Christensen recently acquired her dream car, a 1965 Malibu Chevelle tricked out with new suspension by ArtCenter pal John “Jonny Huck” Hotchkis (BS 86 Transportation). Wilbur skateboards four blocks to his day job at Honda Advanced Design Studio, where he brainstorms futuristic mobility scenarios. Their rides reflect a shared fondness for analog “authenticity,” as Christensen puts it. Wilbur elaborates: “People in the industry talk about ‘the connected car’ and look at the Internet as the thing to follow, but not everything needs to be connected.” Extending his wrist to show off an award-winning watch of his own design—the Devon Tread 1—with its luxury steampunk aesthetic that eschews liquid crystal display for numerals transported mechanically on a miniature conveyer belt, Wilbur asserts, “Not everything needs to be a digital version of reality.”

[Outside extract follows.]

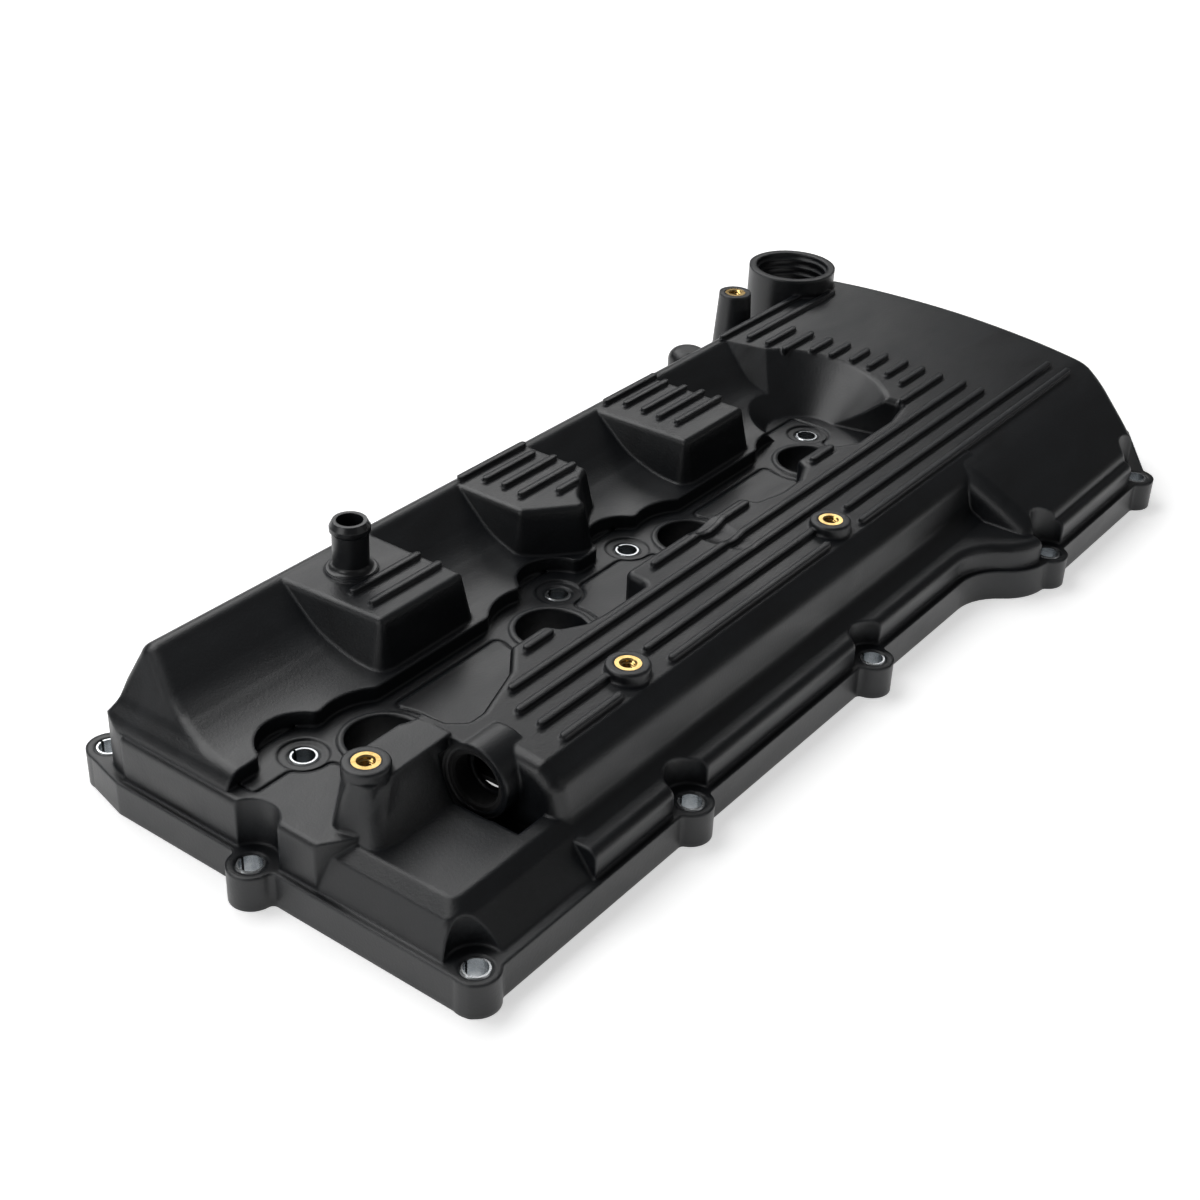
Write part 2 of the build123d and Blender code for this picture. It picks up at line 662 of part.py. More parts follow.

The couple, married in 2007, offer a tour of their favorite things: four vintage guitars in one corner; a pile of snowboards in another, awaiting their regular weekend visits to Mammoth Mountain; dirt bike helmets; and a classic red Craftsman tool chest Wilbur bought Christensen for her birthday.

Disappearing into a closet to retrieve her very first design project, a now-faded red prom dress, she ponders a question she fielded many times over the course of her career: What’s it like being one of the few women to design exteriors for cars? “For me it’s not really an issue,” she says. “My work is unisex—that’s what I strive for. I don’t want it to look like a chick car or a dude car, I just want it to look sexy or badass or whatever it is. I like it [gender] to be invisible because I’m really just trying to make something cool.”

Peering over Wilbur’s shoulder at a lithograph featuring a grid-like array of classic Porsche cars, she adds “I love all those Porsches on that wall for the same exact reason that Jay does.” Wilbur teases, “You’d rather them be pink.” Christensen laughs: “He knows I hate pink.”